Illustration explaining Availability

Definition

Availability is a component of OEE that measures the percentage of scheduled production time when equipment is actually available to run. It accounts for downtime losses from equipment breakdowns and setup/changeover time. Availability = Operating Time / Planned Production Time. High availability indicates minimal unplanned stops and efficient changeovers. It is the first factor in the OEE calculation and often the largest opportunity for improvement.

Examples

A shift runs 480 minutes with two 15-minute breaks (450 minutes planned production time). Breakdowns consume 30 minutes; changeovers take 45 minutes. Operating time = 450 - 30 - 45 = 375 minutes.

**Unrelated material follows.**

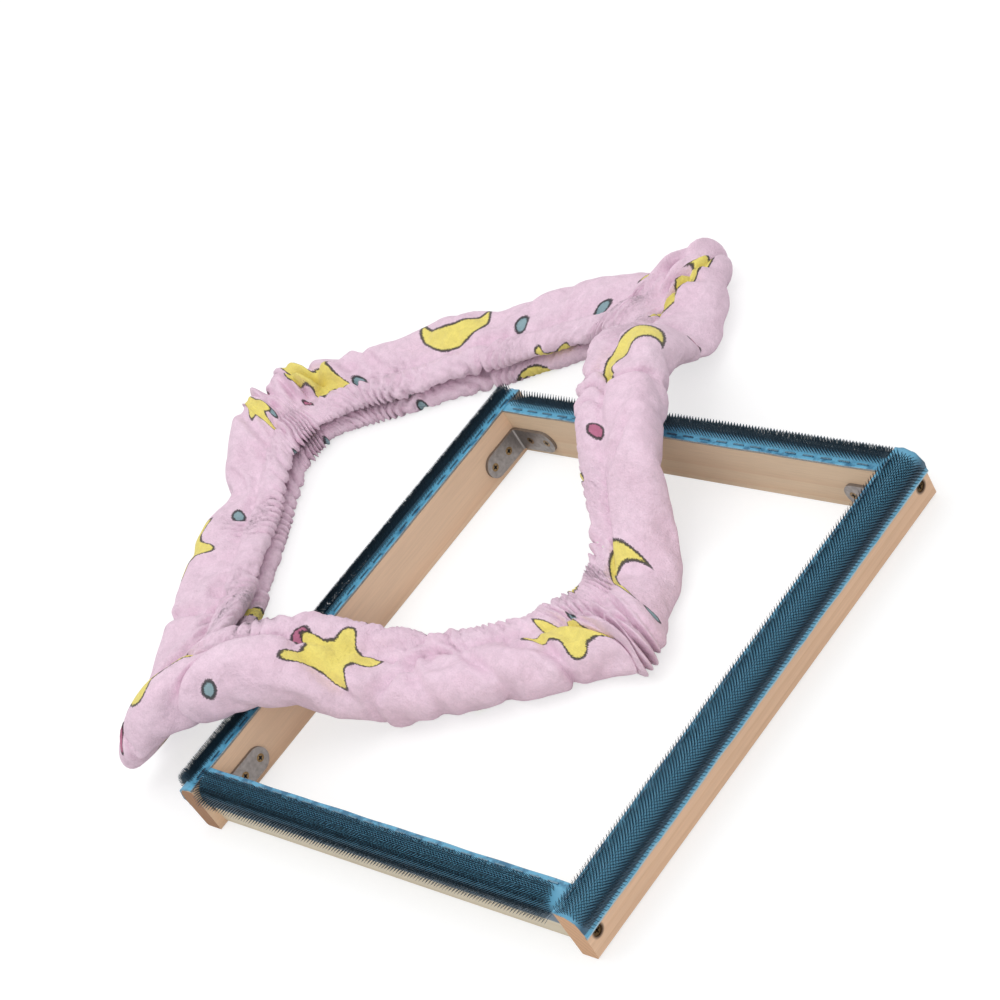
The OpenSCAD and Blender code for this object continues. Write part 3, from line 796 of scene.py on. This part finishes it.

Availability = 375 / 450 = 83.3%.

Key Points

  • Availability = Operating Time / Planned Production Time
  • Losses include breakdowns and setup/changeover time
  • First component of OEE calculation
  • MTBF and MTTR directly affect availability: A = MTBF / (MTBF + MTTR)

Common Misconceptions

High availability means the equipment is productive. Equipment can be available (not broken down) but running slowly or producing defects. Availability is necessary but not sufficient for productivity—Performance and Quality also matter.

Scheduled maintenance reduces availability. Properly accounted, planned maintenance reduces planned production time, not operating time. Availability measures unplanned losses and changeovers, not scheduled downtime.